<<<<

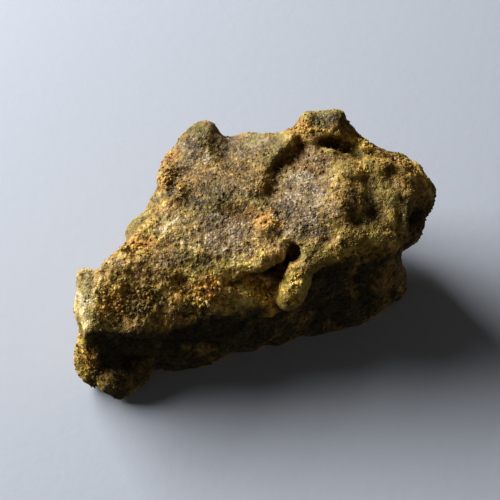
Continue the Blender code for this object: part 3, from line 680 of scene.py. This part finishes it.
def make_grains(skin):
    """The crust of grains, in pieces."""
    chance = np.random.default_rng(SEED)
    kinds = [make_grain(name, cuts, stretch) for name, (cuts, stretch) in GRAIN_KINDS.items()]
    places, normals, wall = scatter_places(skin, chance)
    rock = rock_at(places, chance)
    coarse = spots_share(places, COARSE)
    density = np.array([GRAIN_DENSITY[kind] for kind in rock])
    density = np.maximum(density, coarse * COARSE_DENSITY)
    kept = (chance.random(len(places)) < density / MOST_DENSE) & (places[:, 2] >= GRAINS_START)
    places, normals, rock = places[kept], normals[kept], rock[kept]
    coarse, wall = coarse[kept], wall[kept]
    breadths = np.array([GRAIN_BREADTH[kind] for kind in rock])
    breadths = np.maximum(breadths, coarse * COARSE_BREADTH)
    breadths = breadths * np.exp(chance.normal(0.0, BREADTH_SPREAD, len(rock)))
    breadths = np.minimum(breadths, BROADEST_GRAIN)
    colours = np.zeros((len(rock), 3))
    for kind, palette in PALETTES.items():
        mine = np.flatnonzero(rock == kind)
        odds = np.array([often for colour, often in palette], float)
        drawn = chance.choice(len(palette), size=len(mine), p=odds / odds.sum())
        colours[mine] = np.array([linear(colour) for colour, often in palette])[drawn]
    # Each grain's own lighter or darker colour, times the painted light and shade of its place.
    colours *= chance.uniform(*GRAIN_SHADES, (len(rock), 1)) * painted_light_and_shade_at(places)[:, None]
    # Grains on the wall take its painted shade.
    colours *= 1.0 - wall[:, None] * (1.0 - np.array(WALL_SHADE[:3]))
    rise = breadths * chance.uniform(DEEPEST_SUNK, COARSE_RISE * coarse, len(rock))
    sunk = places + normals * rise[:, None]
    sunk[:, 2] = np.maximum(sunk[:, 2], breadths * GRAIN_CLEARANCE)
    number = piece_of(places, normals)
    grains = []
    for name, which in GRAIN_PIECES.items():
        mine = np.flatnonzero(number == which)[:GRAINS_A_PIECE]
        grains.append(join_grains(name, kinds, sunk[mine], breadths[mine], colours[mine], chance))
    return grains


def new_material(name):
    """A material, its nodes, its links and its main shader."""
    material = bpy.data.materials.new(name)
    material.use_nodes = True
    return material, material.node_tree, material.node_tree.nodes["Principled BSDF"]


def add_noise(tree, place, scale, detail, roughness=0.6):
    """A noise texture at so many waves to a metre; place reads the object's coordinates."""
    texture = tree.nodes.new("ShaderNodeTexNoise")
    texture.inputs["Scale"].default_value = scale
    texture.inputs["Detail"].default_value = detail
    texture.inputs["Roughness"].default_value = roughness
    tree.links.new(place, texture.inputs["Vector"])
    return texture.outputs["Fac"]


def ramp(tree, fac, *stops):
    """A colour ramp: each stop is a place from 0 to 1 and a colour."""
    node = tree.nodes.new("ShaderNodeValToRGB")
    elements = node.color_ramp.elements
    while len(elements) < len(stops):
        elements.new(0.5)
    for element, (position, colour) in zip(elements, stops):
        element.position = position
        element.color = colour
    tree.links.new(fac, node.inputs["Fac"])
    return node.outputs["Color"]


def mix(tree, fac, first, second, blend="MIX"):
    """Mixes two colours; fac, first and second are sockets or values."""
    node = tree.nodes.new("ShaderNodeMix")
    node.data_type = "RGBA"
    node.blend_type = blend
    for name, value in (("Factor_Float", fac), ("A_Color", first), ("B_Color", second)):
        socket = next(entry for entry in node.inputs if entry.identifier == name)
        if hasattr(value, "links"):
            tree.links.new(value, socket)
        else:
            socket.default_value = value
    return next(entry for entry in node.outputs if entry.identifier == "Result_Color")


def attribute(tree, name, output="Fac"):
    """Reads one of the mesh's attributes."""
    node = tree.nodes.new("ShaderNodeAttribute")
    node.attribute_name = name
    return node.outputs[output]


def maths(tree, operation, *values):
    """A maths node; its values are sockets or numbers."""
    node = tree.nodes.new("ShaderNodeMath")
    node.operation = operation
    for socket, value in zip(node.inputs, values):
        if hasattr(value, "links"):
            tree.links.new(value, socket)
        else:
            socket.default_value = value
    return node.outputs["Value"]


def add_bump(tree, surface, height, distance, strength):
    """Fine relief from a height: its full depth in metres, and how much of it shows."""
    bump = tree.nodes.new("ShaderNodeBump")
    bump.inputs["Distance"].default_value = distance
    bump.inputs["Strength"].default_value = strength
    tree.links.new(height, bump.inputs["Height"])
    tree.links.new(bump.outputs["Normal"], surface.inputs["Normal"])


def add_cells(tree, place, scale):
    """Grains in a texture, so many to a metre: each one's random value, and the depth at its sides."""
    cells = tree.nodes.new("ShaderNodeTexVoronoi")
    cells.feature = "F1"
    cells.inputs["Scale"].default_value = scale
    tree.links.new(place, cells.inputs["Vector"])
    split = tree.nodes.new("ShaderNodeSeparateColor")
    tree.links.new(cells.outputs["Color"], split.inputs["Color"])
    return split.outputs["Red"], cells.outputs["Distance"]


def wander(tree, place, scale, reach):
    """The object's coordinates, pushed about by a noise so that grains have crooked sides."""
    texture = tree.nodes.new("ShaderNodeTexNoise")
    texture.inputs["Scale"].default_value = scale
    texture.inputs["Detail"].default_value = 2.0
    tree.links.new(place, texture.inputs["Vector"])
    shift = tree.nodes.new("ShaderNodeVectorMath")
    shift.operation = "MULTIPLY_ADD"
    tree.links.new(texture.outputs["Color"], shift.inputs[0])
    shift.inputs[1].default_value = (reach, reach, reach)
    tree.links.new(place, shift.inputs[2])
    return shift.outputs["Vector"]


def rock_colour(tree, grain, tints, broad):
    """The colour of the rock: epidote with patches of earth, and the other kinds and the painted shade
    laid over it.
    """
    looks = {}
    for kind, stops in ROCK_RAMPS.items():
        looks[kind] = ramp(tree, grain, *[(level, rgba(colour)) for level, colour in stops])
    hue = ramp(tree, broad, *HUE_RAMP)
    earthy = ramp(tree, tints, (0.48, grey(0.0)), (0.62, grey(0.75)))
    colour = mix(tree, 1.0, mix(tree, earthy, looks["epidote"], looks["earth"]), hue, "MULTIPLY")
    for zone, most in ZONE_STRENGTHS.items():
        share = maths(tree, "MULTIPLY", attribute(tree, zone), most)
        colour = mix(tree, share, colour, looks[zone])
    return colour


def skin_material():
    """Epidote with quartz, rust and pale patches: grain by grain, with painted shade in its pits,
    painted light on its crests, and painted light and shade in places.
    """
    material, tree, surface = new_material("epidote_in_quartz")
    place = tree.nodes.new("ShaderNodeTexCoord").outputs["Object"]
    crooked = wander(tree, place, scale=2600.0, reach=0.0002)
    coarse_grain, coarse_side = add_cells(tree, crooked, scale=1150.0)
    fine_grain, fine_side = add_cells(tree, crooked, scale=2300.0)
    cloud = add_noise(tree, place, scale=850.0, detail=3.0)
    patches = add_noise(tree, place, scale=290.0, detail=3.0, roughness=0.55)
    tints = add_noise(tree, crooked, scale=370.0, detail=4.0)
    broad = add_noise(tree, place, scale=150.0, detail=3.0, roughness=0.55)
    specks = add_noise(tree, place, scale=3200.0, detail=2.0)
    coarse_chance = maths(tree, "MULTIPLY", coarse_grain, COARSE_CHANCE)
    fine_chance = maths(tree, "MULTIPLY", fine_grain, FINE_CHANCE)
    chance = maths(tree, "ADD", coarse_chance, fine_chance)
    drift = maths(tree, "MULTIPLY_ADD", cloud, CLOUD_DRIFT, DRIFT_START)
    drift = maths(tree, "ADD", drift, maths(tree, "MULTIPLY", patches, PATCH_DRIFT))
    colour = rock_colour(tree, maths(tree, "ADD", chance, drift), tints, broad)
    # Painted shade in the pits and painted light on the crests.
    for name, (gain, pit, crest) in HEIGHT_SHADING.items():
        height = maths(tree, "MULTIPLY_ADD", attribute(tree, name), gain, 0.5)
        shade = ramp(tree, height, (PIT_END, pit), (0.5, grey(1.0)), (CREST_END, crest))
        colour = mix(tree, 1.0, colour, shade, "MULTIPLY")
    # Painted glints: a few of the quartz's finest grains are painted white.
    glint = ramp(tree, fine_grain, (0.86, grey(0.0)), (0.92, grey(1.0)))
    glint = maths(tree, "MULTIPLY", glint, ramp(tree, tints, (0.5, grey(0.0)), (0.56, grey(1.0))))
    glint = maths(tree, "MULTIPLY", attribute(tree, "quartz"), glint)
    colour = mix(tree, glint, colour, rgba(WHITE))
    # The wall's painted shade.
    wall = mix(tree, attribute(tree, "wall"), grey(1.0), WALL_SHADE)
    colour = mix(tree, 1.0, colour, wall, "MULTIPLY")
    # Painted light and shade, multiplied into the colour.
    colour = mix(tree, 1.0, colour, attribute(tree, "painted_light_and_shade"), "MULTIPLY")
    tree.links.new(colour, surface.inputs["Base Color"])
    gloss = ramp(tree, fine_grain, (0.55, grey(0.75)), (0.9, grey(0.28)))
    tree.links.new(gloss, surface.inputs["Roughness"])
    sides = maths(tree, "ADD", maths(tree, "MULTIPLY", coarse_side, COARSE_SIDES), fine_side)
    grit = maths(tree, "SUBTRACT", specks, sides)
    add_bump(tree, surface, grit, distance=0.0003, strength=0.55)
    return material


def grain_material():
    """Angular grains, each of its own colour, glassy on their faces."""
    material, tree, surface = new_material("epidote_grains")
    place = tree.nodes.new("ShaderNodeTexCoord").outputs["Object"]
    cloud = add_noise(tree, place, scale=1500.0, detail=3.0)
    shade = ramp(tree, cloud, (0.3, (0.6, 0.56, 0.5, 1.0)), (0.7, (1.2, 1.2, 1.15, 1.0)))
    colour = mix(tree, 1.0, attribute(tree, "grain_colour", "Color"), shade, "MULTIPLY")
    tree.links.new(colour, surface.inputs["Base Color"])
    gloss = ramp(tree, cloud, (0.35, grey(0.62)), (0.65, grey(0.3)))
    tree.links.new(gloss, surface.inputs["Roughness"])
    grit = add_noise(tree, place, scale=4200.0, detail=2.0)
    add_bump(tree, surface, grit, distance=0.00012, strength=0.6)
    return material


def make_floor():
    """The sheet of pale paper that the stone lies on. It throws no light back on the stone."""
    bpy.ops.object.select_all(action="DESELECT")
    bpy.ops.mesh.primitive_plane_add(size=4.0, location=(0.0, 0.0, 0.0))
    floor = bpy.context.object
    floor.name = "paper_floor"
    floor.visible_diffuse = False
    floor.visible_glossy = False
    material, tree, surface = new_material("paper")
    surface.inputs["Base Color"].default_value = rgba(PAPER)
    surface.inputs["Roughness"].default_value = 0.9
    place = tree.nodes.new("ShaderNodeTexCoord").outputs["Object"]
    fibres = add_noise(tree, place, scale=350.0, detail=4.0)
    add_bump(tree, surface, fibres, distance=0.0002, strength=0.3)
    floor.data.materials.append(material)


def add_light(name, location, breadth, height, power, colour):
    """A soft light, so broad and so high, aimed at the stone's middle."""
    lamp = bpy.data.lights.new(name, "AREA")
    lamp.shape = "RECTANGLE"
    lamp.size = breadth
    lamp.size_y = height
    lamp.energy = power
    lamp.color = colour
    light = bpy.data.objects.new(name, lamp)
    bpy.context.scene.collection.objects.link(light)
    light.location = location
    light.rotation_euler = (Vector(STONE_MIDDLE) - light.location).to_track_quat("-Z", "Y").to_euler()


def light_scene():
    """A broad window at the back left, with very little light filling the shadows."""
    add_light("window", (-0.51, 0.32, 0.375), 0.75, 0.3, power=10.6, colour=(1.0, 0.99, 0.97))
    add_light("room", (0.3, -0.5, 0.4), 0.8, 0.8, power=0.1, colour=(1.0, 0.92, 0.83))
    world = bpy.data.worlds.new("room_light")
    world.use_nodes = True
    background = world.node_tree.nodes["Background"]
    background.inputs["Color"].default_value = (1.0, 0.95, 0.88, 1.0)
    background.inputs["Strength"].default_value = 0.034
    bpy.context.scene.world = world
    bpy.context.scene.view_settings.view_transform = "Standard"


def add_camera():
    """The photograph's view."""
    lens = bpy.data.cameras.new("camera")
    lens.sensor_width = SENSOR
    lens.lens = SENSOR * VIEW_DISTANCE / (FRAME_PIXELS * PIXEL)
    lens.clip_start = NEAREST_SEEN
    camera = bpy.data.objects.new("camera", lens)
    bpy.context.scene.collection.objects.link(camera)
    back = Vector((0.0, -math.cos(VIEW_ELEVATION), math.sin(VIEW_ELEVATION)))
    target = Vector(VIEW_TARGET) + Vector(DRAWN_FROM)
    camera.location = (target + back * VIEW_DISTANCE) * MM
    camera.rotation_euler = (math.pi / 2 - VIEW_ELEVATION, 0.0, 0.0)
    bpy.context.scene.camera = camera


def main():
    """Sets up the view, then finishes the stone, hangs each piece on the root body and hides the drawn
    solid.
    """
    # Without a seed, noise_vector differs from run to run.
    noise.seed_set(SEED)
    add_camera()
    light_scene()
    make_floor()
    skin = make_skin()
    skin.data.materials.append(skin_material())
    grains = make_grains(skin)
    crust = grain_material()
    for piece in grains:
        piece.data.materials.append(crust)
    for piece in [skin, *grains]:
        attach(piece, "root")
    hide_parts("stone")


main()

>>>>

Work to complete ->
Going through the lines above one by one, tally those with the word "root" and give only the total.

Written solution ->
2